Siamo esortati anche a intercedere per i nostri fratelli e le nostre sorelle nella fede: "pregando... per tutti i santi" (Ef 6,18), cioè per tutti coloro che sono stati santificati dallo Spirito di Dio. La lotta, l'ascesi, è lotta individuale, a tu per tu contro il maligno; ma il cristiano non è un'entità a se stante; siamo tutti membra gli uni degli altri e membra di un corpo unico che è il Corpo mistico di Cristo. La caduta di uno può condurre alla caduta di un altro e forse di molti; la vittoria di uno può tenere molti altri lontani dal pericolo di cadere.
Nella guarigione del figlio di un funzionario regio, narrata da Giovanni nel suo Vangelo assistiamo a un miracolo di Gesù in favore di un uomo di alto rango, la cui fede lo porta, però, a sottomettersi alla regalità del Messia.
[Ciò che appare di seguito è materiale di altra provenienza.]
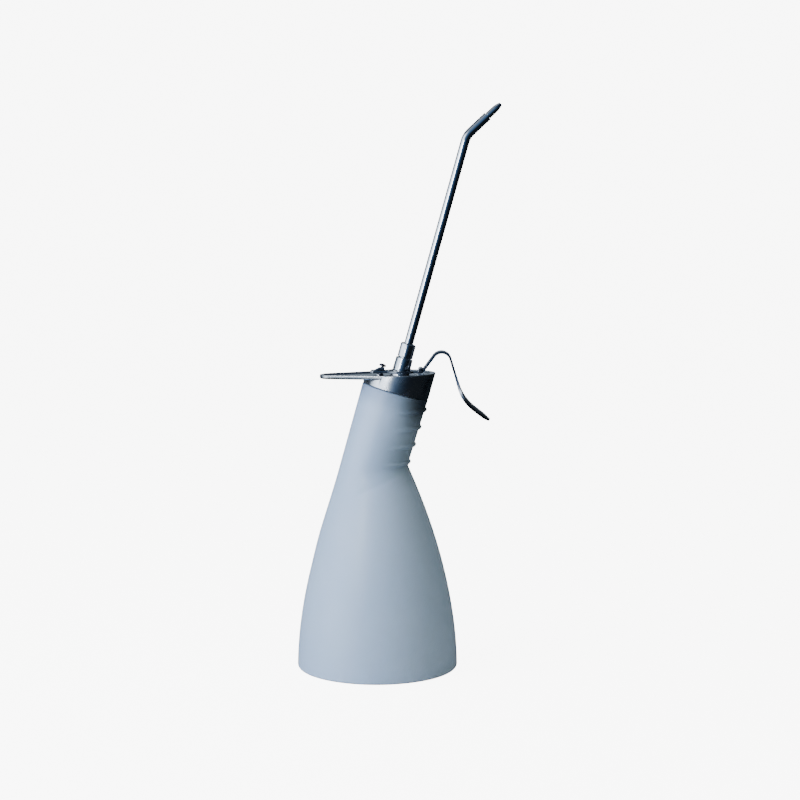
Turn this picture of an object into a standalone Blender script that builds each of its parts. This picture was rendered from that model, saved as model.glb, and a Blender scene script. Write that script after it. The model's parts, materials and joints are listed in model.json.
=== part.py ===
"""Pump oiler: a blow-moulded bottle with a leaning grip neck, a die-cast pump head with a thumb
rest, a stamped trigger lever that lifts a spring-returned plunger, and a swivelling bent spout.

Lengths are in metres, +Z is up and +X points from the thumb rest towards the spout's tip. Pieces
that follow the leaning neck are modelled on the neck's own axis, whose level 0 is the seam between
neck and head; the whole oiler is then moved so that its box stands centred on the origin.
"""

import math

import bmesh
import bpy
from mathutils import Matrix, Vector

# Allowances shared by all pieces
SEAT_GAP = 0.0003
RUNNING_GAP = 0.0002
OVERRUN = 0.002
SHARP_ANGLE = math.radians(35)

# Bottle: body of revolution
BODY_RADIUS = 0.0485
DOME_HEIGHT = 0.1597
DOME_POWER = 1.84
DOME_TOP_SHARE = 0.88
DOME_STEPS = 12
INNER_STEPS = 6
BODY_SIDES = 40
BOTTLE_WALL = 0.0014
FOOT_FILLET = 0.0018
FOOT_WIDTH = 0.006
PUSH_UP_DEPTH = 0.0016
PUSH_UP_SLOPE = 0.006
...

Potrebbe trattarsi di un ufficiale civile o militare, giudeo o romano. Gesù lo riprende, dicendo che la fede non dovrebbe dipendere dai miracoli: "Se non vedete segni e prodigi, voi non credete" (Gv 4,48). Ma Gesù lo esaudisce, dimostrando che la sua parola è in grado di strappare al potere della morte.
Il funzionario regio riconosce l'intervento di Dio facendo memoria degli eventi e scandagliandoli alla luce della fede e della ragione. I miracoli non sono necessari alla fede, ma se proprio vogliamo chiederli dobbiamo essere in grado di riconoscerli per mostrare a Dio la nostra gratitudine: "Allora il padre riconobbe che era proprio in quell'ora in cui Gesù gli aveva detto: «Tuo figlio vive»; e credette lui con tutta la sua casa” (Gv 4,53). Il vangelo ci esorta a vivere con consapevolezza, con gli occhi ben aperti di fronte a quanto Dio compie nelle nostre vite.